• **Raw records**:
= = = = =
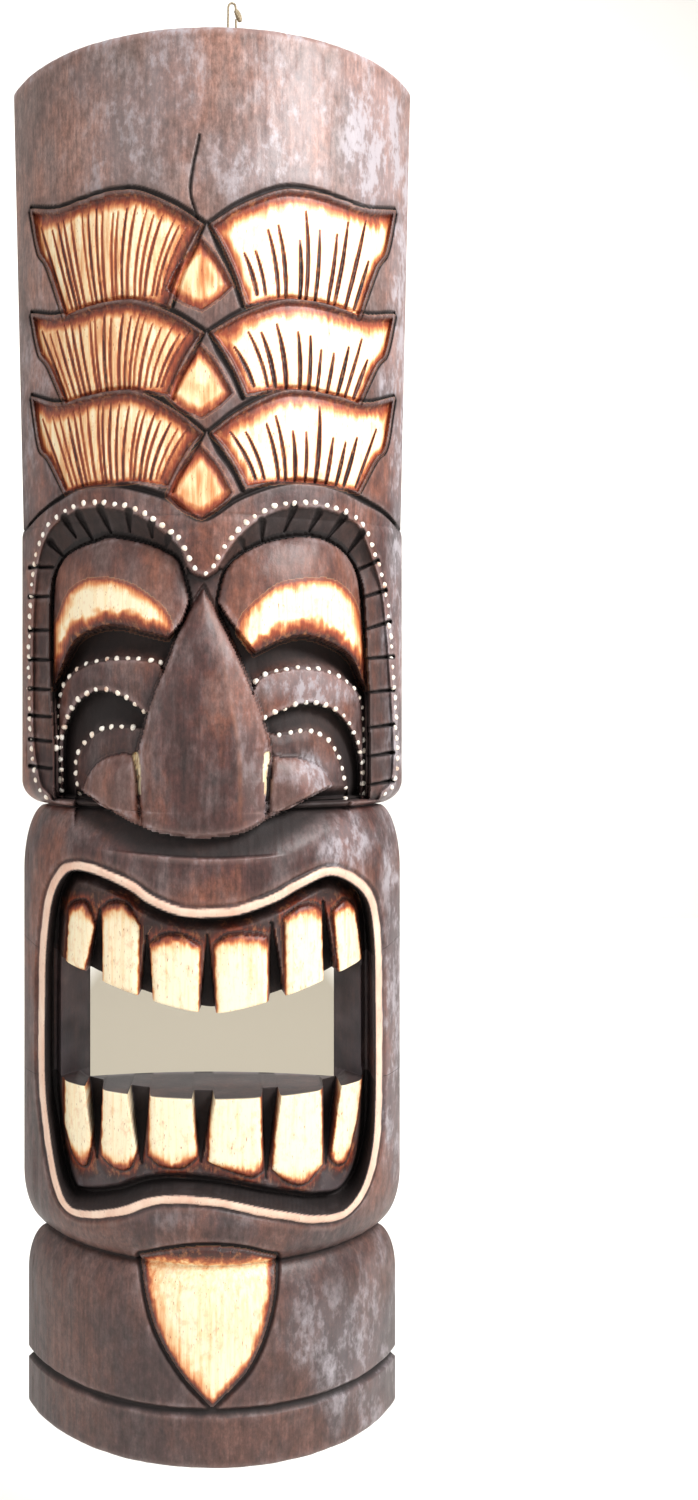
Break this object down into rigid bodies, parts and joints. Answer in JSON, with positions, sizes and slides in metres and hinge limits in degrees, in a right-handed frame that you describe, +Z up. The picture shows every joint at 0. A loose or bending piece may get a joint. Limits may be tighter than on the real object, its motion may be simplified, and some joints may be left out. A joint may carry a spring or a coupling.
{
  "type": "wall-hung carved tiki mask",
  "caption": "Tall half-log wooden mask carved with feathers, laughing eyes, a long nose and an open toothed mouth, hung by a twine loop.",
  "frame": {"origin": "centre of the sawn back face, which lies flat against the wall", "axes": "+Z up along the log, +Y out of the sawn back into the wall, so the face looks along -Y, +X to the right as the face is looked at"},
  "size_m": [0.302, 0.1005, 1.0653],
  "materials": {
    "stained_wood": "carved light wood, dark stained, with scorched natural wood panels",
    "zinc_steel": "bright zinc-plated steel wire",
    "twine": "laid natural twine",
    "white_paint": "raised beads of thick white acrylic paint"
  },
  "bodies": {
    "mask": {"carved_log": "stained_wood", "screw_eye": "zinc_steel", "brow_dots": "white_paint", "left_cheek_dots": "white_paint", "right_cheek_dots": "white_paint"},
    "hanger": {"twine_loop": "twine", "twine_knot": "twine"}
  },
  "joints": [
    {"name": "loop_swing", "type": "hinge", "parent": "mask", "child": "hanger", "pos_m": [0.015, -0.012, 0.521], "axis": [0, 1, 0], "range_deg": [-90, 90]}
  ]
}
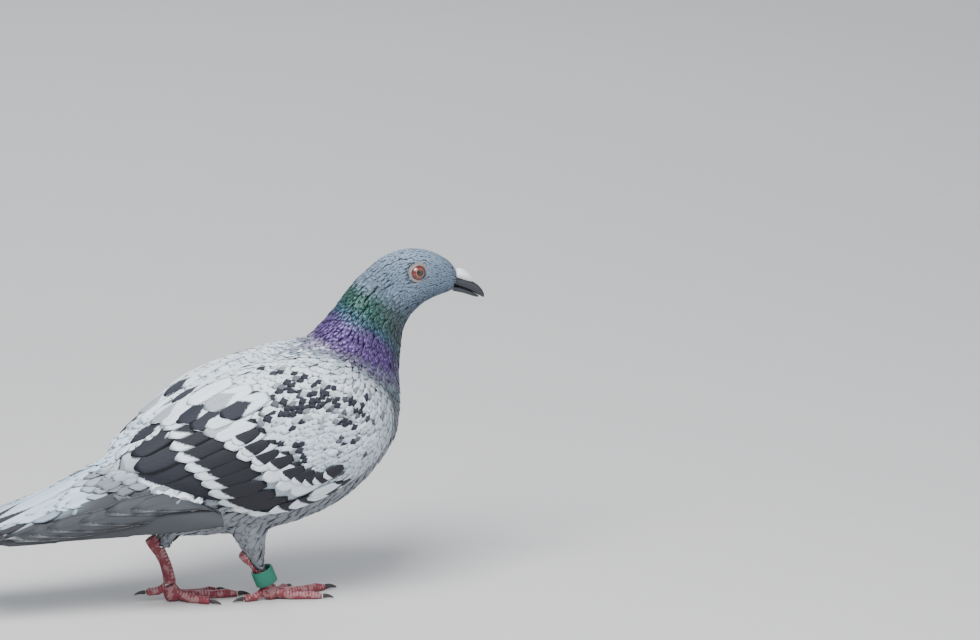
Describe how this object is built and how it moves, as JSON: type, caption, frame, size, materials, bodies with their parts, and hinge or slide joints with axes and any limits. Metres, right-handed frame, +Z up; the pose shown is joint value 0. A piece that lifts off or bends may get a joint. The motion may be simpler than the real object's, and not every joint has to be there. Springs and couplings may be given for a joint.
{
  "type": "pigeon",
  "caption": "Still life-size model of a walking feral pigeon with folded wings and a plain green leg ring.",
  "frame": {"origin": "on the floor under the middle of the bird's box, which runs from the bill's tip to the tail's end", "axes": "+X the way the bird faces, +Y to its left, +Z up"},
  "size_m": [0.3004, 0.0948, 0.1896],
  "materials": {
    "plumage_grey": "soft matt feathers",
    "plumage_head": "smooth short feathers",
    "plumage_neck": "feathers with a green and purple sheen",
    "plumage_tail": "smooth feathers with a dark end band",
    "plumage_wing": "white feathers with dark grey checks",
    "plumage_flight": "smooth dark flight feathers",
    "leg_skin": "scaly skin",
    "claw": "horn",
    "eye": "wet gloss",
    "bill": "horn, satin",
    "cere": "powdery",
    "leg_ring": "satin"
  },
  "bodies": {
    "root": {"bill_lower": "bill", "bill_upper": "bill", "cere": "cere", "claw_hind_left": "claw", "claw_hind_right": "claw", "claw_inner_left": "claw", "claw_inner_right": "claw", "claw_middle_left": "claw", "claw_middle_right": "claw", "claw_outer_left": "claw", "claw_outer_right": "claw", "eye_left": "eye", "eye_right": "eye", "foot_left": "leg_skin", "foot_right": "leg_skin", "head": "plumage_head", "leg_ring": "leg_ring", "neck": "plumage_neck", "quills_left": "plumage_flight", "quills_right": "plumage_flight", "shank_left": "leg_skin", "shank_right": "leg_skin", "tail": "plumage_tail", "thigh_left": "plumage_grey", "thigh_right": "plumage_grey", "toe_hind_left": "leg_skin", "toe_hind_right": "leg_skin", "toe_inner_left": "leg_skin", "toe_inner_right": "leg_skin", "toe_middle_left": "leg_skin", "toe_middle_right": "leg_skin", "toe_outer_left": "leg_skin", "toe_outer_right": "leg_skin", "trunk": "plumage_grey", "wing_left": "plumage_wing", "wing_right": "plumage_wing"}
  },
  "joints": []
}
= = = = =
• **Directions for this task**:
Give nothing but the number of lines containing the string "type".

• **Output for this exercise**:
4